No surprise from the Reserve Bank of India. The central bank kept its benchmark repurchase rate at 8 per cent.
Economists had anticipated the RBI would keep interest rates at an elevated rate to combat inflation.
Wholesale price inflation was down to 4.7 per cent in February, from 5.1 per cent in January, while consumer price inflation slowed to 8.1 per cent year-on-year in February from 8.8 per cent in January. Despite this trend, core inflation remains a headache for the RBI.
Scotiabank strategist Sacha Tihanyi said Governor Raghuram Rajan is “laser-focused on inflation” so he is likely to hold rates for at least another month or two, before easing back.
The RBI also kept the reverse repo rate at 7 per cent. It kept the cash reserve ratio at 4 per cent.

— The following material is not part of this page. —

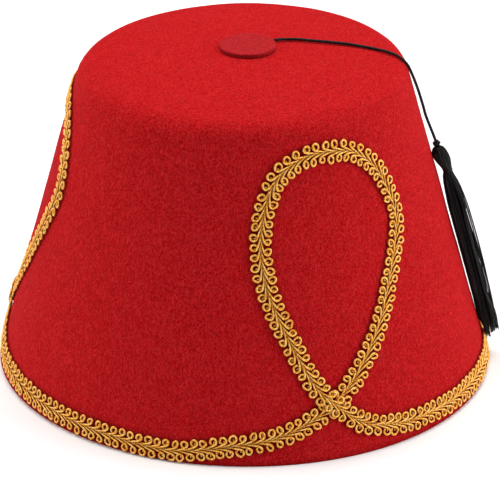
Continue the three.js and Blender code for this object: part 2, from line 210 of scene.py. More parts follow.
def felt_material(name, colour, dark, light):
    """Matted wool: short pale fibres that curl over each other on a darker, finer ground."""
    material, tree, shader = new_material(name)
    place = add_node(tree, "TexCoord").outputs["Object"]
    fibres = None
    for stretch, scale in FIBRE_LAYERS:
        spread = add_node(tree, "Mapping", {"Vector": place, "Scale": stretch}).outputs["Vector"]
        field = add_node(
            tree,
            "TexNoise",
            {"Vector": spread, "Scale": scale, "Detail": 1.0, "Roughness": 0.5, "Distortion": 0.5},
        ).outputs["Fac"]
        off_middle = add_node(tree, "Math", {0: field, 1: 0.5}, operation="SUBTRACT").outputs[0]
        apart = add_node(tree, "Math", {0: off_middle}, operation="ABSOLUTE").outputs[0]
        line = add_node(
            tree, "MapRange", {"Value": apart, "From Max": FIBRE_WIDTH, "To Min": 1.0, "To Max": 0.0}
        ).outputs["Result"]
        if fibres is None:
            fibres = line
        else:
            fibres = add_node(tree, "Math", {0: fibres, 1: line}, operation="MAXIMUM").outputs[0]
    down = add_node(tree, "Mapping", {"Vector": place, "Scale": (1, 1, 0.6)}).outputs["Vector"]
    ground = add_node(
        tree,
        "TexNoise",
        {"Vector": down, "Scale": 1500.0, "Detail": 3.0, "Roughness": 0.65, "Distortion": 0.6},
    ).outputs["Fac"]
    clouds = add_node(
        tree, "TexNoise", {"Vector": place, "Scale": 55.0, "Detail": 3.0, "Roughness": 0.5}
    ).outputs["Fac"]
    fine = add_node(tree, "Mix", {0: FIBRE_SHARE, 2: ground, 3: fibres}, data_type="FLOAT").outputs[0]
    tone = add_node(tree, "Mix", {0: CLOUD_SHARE, 2: fine, 3: clouds}, data_type="FLOAT").outputs[0]
    ramp = add_node(tree, "ValToRGB", {"Fac": tone})
    ramp_colours(ramp, ((0.26, dark), (0.44, colour), (0.68, light)))
    # Painted shade: where the crown's mesh marks it, the felt is darkened under and beside the braid
    # and at the rim's foot.
    braid_shade = add_node(tree, "Attribute", attribute_name="braid_shade").outputs["Fac"]
    braid_shaded = add_node(
        tree,
        "Mix",
        {0: braid_shade, 6: ramp.outputs["Color"], 7: (*BRAID_SHADE_TINT, 1)},
        data_type="RGBA",
        blend_type="MULTIPLY",
    )
    tree.links.new(braid_shaded.outputs[2], shader.inputs["Base Color"])
    bump = add_node(tree, "Bump", {"Height": fine, "Strength": 0.7, "Distance": 0.0005})
    tree.links.new(bump.outputs["Normal"], shader.inputs["Normal"])
    shader.inputs["Roughness"].default_value = 0.92
    shader.inputs["Specular IOR Level"].default_value = 0.04
    shader.inputs["Sheen Weight"].default_value = 0.17
    shader.inputs["Sheen Roughness"].default_value = 0.5
    shader.inputs["Sheen Tint"].default_value = (1, 0.05, 0.05, 1)
    return material


def sink_and_rise(points):
    """Moves points on the felt by the slight unevenness of its hand-pulled surface."""
    for point in points:
        wave = noise.noise(Vector(point) / FELT_WAVE_SPAN) * FELT_WAVE
        wave *= min(point[2] / FELT_WAVE_FOOT, 1)
        point += wave * np.array(Vector((point[0], point[1], 0.3 * point[2])).normalized())


outside = crown_outline(0, *OUTSIDE_ROWS)
inside = crown_outline(FELT_WALL, *INSIDE_ROWS)[::-1]
cut = np.array(
    (
        (inside[-1, 0] + CUT_ROUND, 0),
        ((inside[-1, 0] + outside[0, 0]) / 2, 0),
        (outside[0, 0] - CUT_ROUND, 0),
    )
)
crown_points, crown_faces = turned(np.concatenate((inside, cut, outside)), CROWN_SIDES)
crown_round = np.hypot(crown_points[:, 0], crown_points[:, 1])
crown_azimuth = np.arctan2(crown_points[:, 0], -crown_points[:, 1])
crown_radius = oval_radius(crown_round, crown_azimuth, crown_points[:, 2])
crown_points[:, 0] = crown_radius * np.sin(crown_azimuth)
crown_points[:, 1] = -crown_radius * np.cos(crown_azimuth)
sink_and_rise(crown_points)
crown = new_piece("crown_felt", crown_points, crown_faces)
crown.data.materials.append(felt_material("crown_wool", CROWN_RED, CROWN_DARK, CROWN_LIGHT))
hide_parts("felt_crown")
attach(crown, "root")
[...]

Quick recap of Mr Rajan’s earlier decisions:
- In his first monetary policy decision back in September, Mr Rajan surprised forecasters with a quarter-point rate hike.
- In December he held rates steady in the face of expectations for a hike.

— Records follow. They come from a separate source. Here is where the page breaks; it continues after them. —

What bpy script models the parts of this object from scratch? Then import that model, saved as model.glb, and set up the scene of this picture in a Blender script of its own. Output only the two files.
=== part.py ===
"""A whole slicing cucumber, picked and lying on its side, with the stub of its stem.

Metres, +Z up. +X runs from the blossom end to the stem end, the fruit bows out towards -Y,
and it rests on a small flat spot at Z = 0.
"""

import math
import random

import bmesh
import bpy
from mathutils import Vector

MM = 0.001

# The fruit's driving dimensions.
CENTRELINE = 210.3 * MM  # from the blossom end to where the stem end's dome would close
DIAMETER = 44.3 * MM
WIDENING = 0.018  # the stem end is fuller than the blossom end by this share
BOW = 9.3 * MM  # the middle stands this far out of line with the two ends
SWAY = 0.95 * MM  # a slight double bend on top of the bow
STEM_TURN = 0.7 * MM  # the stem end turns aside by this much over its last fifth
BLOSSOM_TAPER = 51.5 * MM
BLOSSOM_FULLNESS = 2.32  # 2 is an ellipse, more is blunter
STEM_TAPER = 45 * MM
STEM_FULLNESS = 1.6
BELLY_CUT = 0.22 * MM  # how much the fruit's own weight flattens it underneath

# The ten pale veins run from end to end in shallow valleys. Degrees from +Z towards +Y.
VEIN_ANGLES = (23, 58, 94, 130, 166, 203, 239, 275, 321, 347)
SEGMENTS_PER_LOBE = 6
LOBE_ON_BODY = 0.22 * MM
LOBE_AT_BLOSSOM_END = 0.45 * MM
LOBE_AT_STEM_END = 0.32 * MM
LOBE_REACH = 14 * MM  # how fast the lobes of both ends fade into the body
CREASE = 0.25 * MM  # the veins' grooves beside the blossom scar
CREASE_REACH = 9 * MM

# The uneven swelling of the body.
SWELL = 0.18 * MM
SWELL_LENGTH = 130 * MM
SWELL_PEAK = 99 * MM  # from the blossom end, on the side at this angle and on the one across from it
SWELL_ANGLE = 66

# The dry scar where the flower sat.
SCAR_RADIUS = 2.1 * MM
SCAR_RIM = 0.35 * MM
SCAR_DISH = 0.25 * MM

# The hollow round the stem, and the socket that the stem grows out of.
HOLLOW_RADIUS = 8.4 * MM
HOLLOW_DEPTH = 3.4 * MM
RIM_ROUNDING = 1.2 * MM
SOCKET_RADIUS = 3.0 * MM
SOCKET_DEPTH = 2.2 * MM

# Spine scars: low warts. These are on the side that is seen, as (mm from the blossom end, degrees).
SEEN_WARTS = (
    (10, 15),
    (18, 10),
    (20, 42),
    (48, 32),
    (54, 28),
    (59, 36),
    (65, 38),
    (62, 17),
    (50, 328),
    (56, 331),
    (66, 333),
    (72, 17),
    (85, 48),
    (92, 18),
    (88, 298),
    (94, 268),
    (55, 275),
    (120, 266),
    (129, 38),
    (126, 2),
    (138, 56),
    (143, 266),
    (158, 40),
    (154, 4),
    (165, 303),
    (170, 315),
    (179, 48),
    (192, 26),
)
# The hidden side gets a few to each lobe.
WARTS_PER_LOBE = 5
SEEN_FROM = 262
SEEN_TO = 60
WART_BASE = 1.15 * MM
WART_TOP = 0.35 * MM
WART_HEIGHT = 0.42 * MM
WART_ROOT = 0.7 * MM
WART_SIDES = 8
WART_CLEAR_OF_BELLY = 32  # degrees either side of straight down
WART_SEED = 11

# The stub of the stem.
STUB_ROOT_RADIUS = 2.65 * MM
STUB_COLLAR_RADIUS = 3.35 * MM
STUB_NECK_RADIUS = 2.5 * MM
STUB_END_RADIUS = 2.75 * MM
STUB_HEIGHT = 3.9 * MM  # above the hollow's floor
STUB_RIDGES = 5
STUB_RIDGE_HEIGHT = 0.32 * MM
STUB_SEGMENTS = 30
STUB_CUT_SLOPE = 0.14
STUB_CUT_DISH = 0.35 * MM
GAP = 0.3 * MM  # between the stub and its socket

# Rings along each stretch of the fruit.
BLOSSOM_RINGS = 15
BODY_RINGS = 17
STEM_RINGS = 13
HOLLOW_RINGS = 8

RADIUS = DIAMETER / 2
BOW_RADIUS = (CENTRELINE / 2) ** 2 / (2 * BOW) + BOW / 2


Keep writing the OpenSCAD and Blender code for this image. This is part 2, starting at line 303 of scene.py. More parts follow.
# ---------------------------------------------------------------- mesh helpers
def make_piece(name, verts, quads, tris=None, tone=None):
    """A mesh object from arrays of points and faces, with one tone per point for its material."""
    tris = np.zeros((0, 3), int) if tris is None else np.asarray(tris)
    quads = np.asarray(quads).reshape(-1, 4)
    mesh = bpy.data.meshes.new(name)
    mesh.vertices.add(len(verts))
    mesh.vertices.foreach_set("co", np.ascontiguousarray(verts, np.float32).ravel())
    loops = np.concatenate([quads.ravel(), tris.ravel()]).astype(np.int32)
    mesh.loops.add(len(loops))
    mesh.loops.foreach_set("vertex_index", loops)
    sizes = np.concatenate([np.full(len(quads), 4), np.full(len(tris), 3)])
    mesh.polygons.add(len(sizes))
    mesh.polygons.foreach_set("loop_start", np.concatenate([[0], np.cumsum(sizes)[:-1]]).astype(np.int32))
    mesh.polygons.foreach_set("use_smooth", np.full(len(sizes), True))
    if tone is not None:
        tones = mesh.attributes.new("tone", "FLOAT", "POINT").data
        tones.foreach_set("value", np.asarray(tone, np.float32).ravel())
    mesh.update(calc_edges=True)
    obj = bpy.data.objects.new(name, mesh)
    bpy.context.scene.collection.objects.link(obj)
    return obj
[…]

- In January he hiked the benchmark repo rate by a quarter point to 8 per cent, against consensus forecasts that he would hold steady.
Mr Rajan could have fewer surprises from now on. An independent committee appointed by the governor earlier this year laid out a clear inflation targeting regime. It set the consumer price inflation bulls-eye at 4 per cent, with a band of 2 percentage points on either side.